Float/Dilution: I was worried about Tesla's float and dilution because the company had about 25 million stock options outstanding at the end of last quarter and this would add about 20% to the existing float if all the options and warrants were exercised. During the fourth quarter of 2013, Tesla's diluted share count didn't increase much as it rose slightly from 121.86 million to 122.80 million. The increase mostly came from stock based employee incentives and this is very typical for growth companies. In fact, I was expecting Tesla's diluted share count to rise by about 2 to 3 million and the company definitely beat my estimate in this regard.

Cash position: Even though Tesla invested a lot of cash towards increasing its network of superchargers, introducing stores in Asia and increasing its production capacity, the company's total cash rose from $795 million to $846 million during the quarter. Elon Musk's company is doing an impressive job of managing cash and using its resources conservatively. I will admit that I was one of the skeptics that said that Tesla would probably require multiple rounds of external funding in order to fund its operations and growth, but the company has proven me (and many skeptics) wrong so far by managing its cash very conservatively and successfully.

Cash flow from operating activities: This is actually one of the most important metrics that the investors needed to be watching in this quarter's earnings. Tesla generated $129.76 million of cash flow from its operations for the quarter and it generated $258 million of cash flow from operations for the full-year. Now Tesla actually makes money from each car it sells as opposed to last year when it lost money from each car it sold. Elon Musk's team did an impressive job in proving me wrong.

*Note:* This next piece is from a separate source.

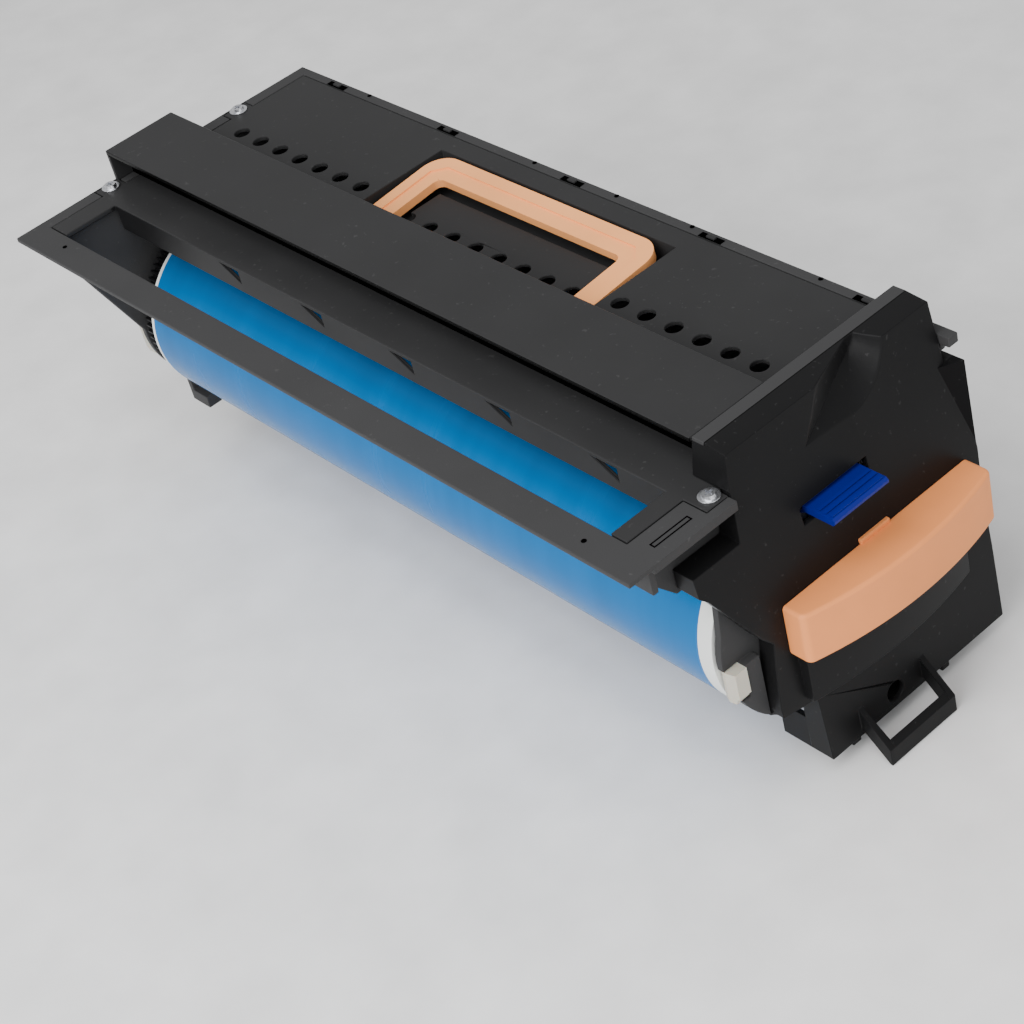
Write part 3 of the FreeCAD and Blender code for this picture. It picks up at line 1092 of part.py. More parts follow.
def blade_bracket():
    body = new_body("blade_bracket")
    outer = "(blade_thick + bracket_thick)"
    lean = "blade_lean * 1 deg"
    base_y, base_z = blade_corner("0", "blade_thick")
    to_top = "((cleaner_top + bracket_thick - (%s)) / sin(%s))" % (base_z, lean)
    far_y, far_z = blade_corner("0", outer)
    to_seat = "((cleaner_top - (%s)) / sin(%s))" % (far_z, lean)
    pad(body, "angle", "YZ", "cleaner_rear + cleaner_wall + seat_gap",
        "cleaner_front - cleaner_wall - seat_gap", loop(
            blade_corner("blade_free", "blade_thick"), blade_corner("blade_free", outer),
            blade_corner(to_seat, outer), ("bracket_far", "cleaner_top"),
            ("bracket_far", "cleaner_top + bracket_thick"), blade_corner(to_top, "blade_thick")))
    for name, along in bracket_screws():
        cut(body, "hole_" + name, "XY", "cleaner_top - 1", "cleaner_top + bracket_thick + 1",
            circle(along, "bracket_screw", "screw_shank + fit_gap"))
    return body


def recovery_film():
    body = new_body("recovery_film")
    run = "(sill_near - cleaner_near)"
    drop = "(cleaner_foot - sill_drop)"
    length = "sqrt(%s * %s + %s * %s)" % (run, run, drop, drop)

    def point(along, across):
        return ("sill_near + (%s) * %s / %s - (%s) * %s / %s" % (along, run, length, across, drop, length),
                "-sill_drop + (%s) * %s / %s + (%s) * %s / %s" % (along, drop, length, across, run, length))

    pad(body, "film", "YZ", "cleaner_rear + cleaner_wall + seal_width + 2 * seat_gap",
        "cleaner_front - cleaner_wall - seal_width - 2 * seat_gap", loop(
            point("-film_seat", "0"), point("film_reach", "0"),
            point("film_reach", "film_thick"), point("-film_seat", "film_thick")))
    return body


def end_seals():
    """Two foam blocks that follow the drum just inside the cleaner's end walls."""
    body_shapes = []
    inner = size("drum_radius + seat_gap")
    outer = size("seal_outer")
    for start in (size("cleaner_rear + cleaner_wall"), size("cleaner_front - cleaner_wall - seal_width")):
        ring = Part.makeCylinder(outer, size("seal_width"), FreeCAD.Vector(start, 0, 0),
                                 FreeCAD.Vector(1, 0, 0), size("seal_sweep"))
        core = Part.makeCylinder(inner, size("seal_width"), FreeCAD.Vector(start, 0, 0),
                                 FreeCAD.Vector(1, 0, 0))
        sector = ring.cut(core)
        sector.rotate(FreeCAD.Vector(0, 0, 0), FreeCAD.Vector(1, 0, 0), size("seal_start") - 90)
        body_shapes.append(sector)
    seals = document.addObject("Part::Feature", "end_seals")
    seals.Label = "end_seals"
    seals.Shape = Part.makeCompound(body_shapes)
    return seals


def waste_auger():
    """A round shaft with one long screw flight."""
    core = size("auger_core")
    outer = size("auger_radius")
    pitch = size("auger_pitch")
    thick = size("flight_thick")
    first = size("cleaner_rear + cleaner_wall") + 3
    last = size("cleaner_front - cleaner_wall") - 3
    length = last - first - thick
    helix = Part.makeHelix(pitch, length, core)
    section = Part.makePolygon([
        FreeCAD.Vector(core - 0.3, 0, -thick / 2), FreeCAD.Vector(outer, 0, -thick / 4),
        FreeCAD.Vector(outer, 0, thick / 4), FreeCAD.Vector(core - 0.3, 0, thick / 2),
        FreeCAD.Vector(core - 0.3, 0, -thick / 2)])
    flight = Part.Wire(helix.Edges).makePipeShell([section], True, True)
    flight.translate(FreeCAD.Vector(0, 0, first + thick / 2))
    rear = size("rear_wall")
    shaft = Part.makeCylinder(core, size("front_wall + wall_thick") - rear, FreeCAD.Vector(0, 0, rear))
    auger = document.addObject("Part::Feature", "waste_auger")
    auger.Label = "waste_auger"
    auger.Shape = shaft.fuse(flight)
    auger.Placement = FreeCAD.Placement(
        FreeCAD.Vector(0, size(AUGER_Y), size(AUGER_Z)), FreeCAD.Rotation(FreeCAD.Vector(0, 1, 0), 90))
    return auger


# Spacer blocks that set the gap to the developer unit
def front_spacer():
    body = new_body("front_spacer")
    end = "(spacer_front + spacer_long)"
    inner = "(-spacer_near + spacer_thick)"
    pad(body, "block", "XY", "-spacer_foot", "-spacer_top", loop(
        ("spacer_front", "-spacer_near + 1.4"), ("spacer_front + 3", "-spacer_near"),
        (end, "-spacer_near + 1"), (end, inner), ("spacer_front", inner)))
    cut(body, "hook", "XZ", "-spacer_near - 1", inner + " + 1", loop(
        (end + " - 2", "-spacer_foot - 1"), (end + " + 1", "-spacer_foot - 1"),
        (end + " + 1", "-spacer_foot + 2.4"), (end + " - 0.8", "-spacer_foot + 2.4")))
    cut(body, "top_slope", "XZ", "-spacer_near - 1", inner + " + 1", loop(
        ("spacer_front - 1", "-spacer_top + 1"), ("spacer_front - 1", "-spacer_top - 2.4"),
        ("spacer_front + 3", "-spacer_top + 0.2"), ("spacer_front + 3", "-spacer_top + 1")))
    return body


def rear_spacer():
    body = new_body("rear_spacer")
    inner = "(-block_near + block_thick)"
    pad(body, "block", "XZ", "-block_near", inner, loop(
        ("block_rear", "-block_foot + 2.4"), ("block_rear + 2", "-block_foot"),
        ("block_front", "-block_foot + 1"), ("block_front", "block_top - 3"),
        ("block_front - 2", "block_top"), ("block_rear + 1", "block_top"),
        ("block_rear", "block_top - 1.4")))
    return body


# Screws, kept as groups of separate solids
def screw_shape(head, shank, length, rise):
    """A pan-head screw that points down from the origin, with a cross recess."""
    body = Part.makeCylinder(shank, length, FreeCAD.Vector(0, 0, -length))
    cap = Part.makeCone(head, head * 0.8, rise)
    slot = Part.makeBox(head * 1.1, 0.7, rise, FreeCAD.Vector(-head * 0.55, -0.35, rise * 0.45))
    cross = Part.makeBox(0.7, head * 1.1, rise, FreeCAD.Vector(-0.35, -head * 0.55, rise * 0.45))
    return body.fuse(cap).cut(slot).cut(cross).removeSplitter()


def screw_group(label, places, length):
    shapes = []
    for base, turn in places:
        screw = screw_shape(size("screw_head"), size("screw_shank"), length, size("screw_rise"))
        screw.Placement = FreeCAD.Placement(base, turn)
        shapes.append(screw)
    group = document.addObject("Part::Feature", label)
    group.Label = label
    group.Shape = Part.makeCompound(shapes)
    return group


def all_screws():
    """Deck, bracket and cover screws, each reaching past the last plate that it holds."""
    upright = FreeCAD.Rotation()
    forward = FreeCAD.Rotation(FreeCAD.Vector(0, 1, 0), -90)
    deck = [(FreeCAD.Vector(size(along), size(row), size("deck_top")), upright)
            for name, along, row in deck_screws()]
    bracket = [(FreeCAD.Vector(size(along), size("bracket_screw"), size("cleaner_top + bracket_thick")), upright)
               for name, along in bracket_screws()]
    front = [(FreeCAD.Vector(size("front_wall"), size(row), size(level)), forward)
             for name, row, level, end in cover_screws()]
    return [
        screw_group("deck_screws", deck, size("plate_thick + ledge_thick + screw_bite")),
        screw_group("blade_screws", bracket, size("bracket_thick + cleaner_wall + screw_bite")),
        screw_group("cover_screws", front, size("wall_thick + screw_bite")),
    ]


def ground_contact():
    """A thin spring strip from a boss of the front wall to the end of the drum shaft."""
    body = new_body("ground_contact")
    half = "(contact_width / 2)"
    pad(body, "strip", "YZ", "shaft_front", "shaft_front + contact_thick", rectangle(
        "-" + half, "-contact_drop - 4", half, "shaft_radius"))
    pad(body, "foot", "YZ", FRONT_WALL_FRONT, "shaft_front + 0.1", rectangle(
        "-" + half, "-contact_drop - 4", half, "-contact_drop + 4"))
    return body


pieces = [
    main_frame(), top_cover(), carry_handle(), front_cover(), front_grip(),
    release_lever(), lever_pin(), lever_spring(), drum_tube(),
    drum_flange("front_drum_flange", RING_FRONT, TUBE_FRONT, TUBE_FRONT + " - plug_depth"),
    drum_flange("rear_drum_flange", LIP_REAR, "tube_rear", "tube_rear + plug_depth"),
    drum_shaft(), drive_coupling(),
    ball_bearing("rear_bearing", "(rear_wall + wall_thick - bearing_width)", "(journal_radius + fit_gap)"),
    ball_bearing("front_bearing", "front_wall", "(shaft_radius + fit_gap)"),
    idler_pin(), cleaner_housing(), cleaning_blade(), blade_bracket(), recovery_film(),
    end_seals(), waste_auger(), front_spacer(), rear_spacer(), ground_contact(),
]
pieces += gear_train()
pieces += all_screws()
document.recompute()

# Every object has to be sound before anything is written
for item in document.Objects:
    if "Invalid" in item.State or "Error" in item.State:
        raise RuntimeError("%s is %s" % (item.Name, item.State))
for piece in pieces:
    if piece.Shape.isNull() or not piece.Shape.isValid():
        raise RuntimeError("%s has no sound shape" % piece.Label)
for item in document.Objects:
    if item.TypeId == "PartDesign::Pocket" and item.BaseFeature is not None:
        if item.BaseFeature.Shape.Volume - item.Shape.Volume < 1e-3:
            print("%s removes nothing" % item.Name)

os.makedirs("parts", exist_ok=True)
for piece in pieces:
    piece.Shape.exportStep("parts/%s.step" % piece.Label)
    print(piece.Label, len(piece.Shape.Solids), round(piece.Shape.Volume / 1000, 2))
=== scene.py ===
"""Printer drum unit: the finish of every piece, its small mouldings, and the studio."""

from math import radians

import bmesh
import bpy
from bpy.props import FloatProperty, FloatVectorProperty, PointerProperty
from mathutils import Matrix, Vector


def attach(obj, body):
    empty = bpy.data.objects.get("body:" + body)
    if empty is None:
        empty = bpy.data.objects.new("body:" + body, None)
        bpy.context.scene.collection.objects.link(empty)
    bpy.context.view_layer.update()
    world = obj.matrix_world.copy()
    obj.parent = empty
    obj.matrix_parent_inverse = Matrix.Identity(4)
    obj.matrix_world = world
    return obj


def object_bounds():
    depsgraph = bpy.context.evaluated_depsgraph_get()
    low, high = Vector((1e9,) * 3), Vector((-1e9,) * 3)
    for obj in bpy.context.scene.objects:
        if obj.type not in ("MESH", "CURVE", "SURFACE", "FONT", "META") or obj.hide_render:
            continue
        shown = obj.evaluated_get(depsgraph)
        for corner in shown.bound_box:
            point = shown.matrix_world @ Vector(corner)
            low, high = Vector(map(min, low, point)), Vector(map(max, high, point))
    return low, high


bl_info = {
    "name": "Printer drum unit",
    "version": (1, 0, 0),
    "blender": (4, 5, 0),
    "location": "3D View > Sidebar > Drum Unit",
    "description": "Finishes and small mouldings of a printer drum unit",
    "category": "Object",
}

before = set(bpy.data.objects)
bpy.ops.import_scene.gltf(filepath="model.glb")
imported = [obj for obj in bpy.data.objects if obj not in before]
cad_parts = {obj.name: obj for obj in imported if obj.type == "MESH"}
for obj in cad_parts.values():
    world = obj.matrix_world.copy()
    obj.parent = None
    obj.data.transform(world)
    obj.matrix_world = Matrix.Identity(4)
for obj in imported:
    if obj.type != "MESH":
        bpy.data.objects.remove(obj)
cad_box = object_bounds()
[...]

Operating expenses: In the shareholder letter for the third quarter of 2013, Tesla acknowledged that its operating expenses would rise sharply in the fourth quarter as the company's R&D and administrative expenses would increase in double-digits from quarter-to-quarter: "R&D expenses are expected to increase sequentially by about 25% in Q4 as we accelerate product development efforts on Model X and Model S enhancements. SG&A expenses are expected to rise sequentially by about 20%, driven by the growth in our retail locations, service centers and Supercharger facilities." As a result, the company's R&D expenses rose in the low 20s and its SG&A expenses rose in the low 30s compared to the previous quarter but this is not a big deal because Tesla's revenues kept up with this rise with an increase of 42% quarter-to-quarter.

Updates on the Giga-Factory: In the company's letter to shareholders, there was a mention of Giga-Factory saying that the company will be ready to share some details very soon. The note read: "Very shortly, we will be ready to share more information about the Tesla Giga-Factory. This will allow us to achieve a major reduction in the cost of our battery packs and accelerate the pace of battery innovation. Working in partnership with our suppliers, we plan to integrate precursor material, cell, module and pack production into one facility. With this facility, we feel highly confident of being able to create a compelling and affordable electric car in approximately three years. This will also allow us to address the solar power industry's need for a massive volume of stationary battery packs." Basically, Tesla will create the Giga-Factory with a partnership, cut its battery costs significantly and move towards making an affordable vehicle (the Model E or The Third Gen). I simply can't wait to hear the details on the company's Giga-Factory and I am hoping that the company will find an affordable way to fund this factory.

Conclusion: In conclusion, Tesla proved me wrong in many ways and I am glad it did so. Earlier, I mentioned that I was long both calls and puts of Tesla and while my puts lost a lot of value, my calls appreciated more than enough to offset that loss. I am sure a lot of people will be joining the bandwagon of Tesla soon and my only objection for the company remains to be its fundamental valuation; however, if the company keeps growing at this rate, soon it will be able to reach a size that justifies its current valuation and some more.

Disclosure: I'm long TSLA calls and puts. I wrote this article myself, and it expresses my own opinions. I am not receiving compensation for it (other than from Seeking Alpha). I have no business relationship with any company whose stock is mentioned in this article.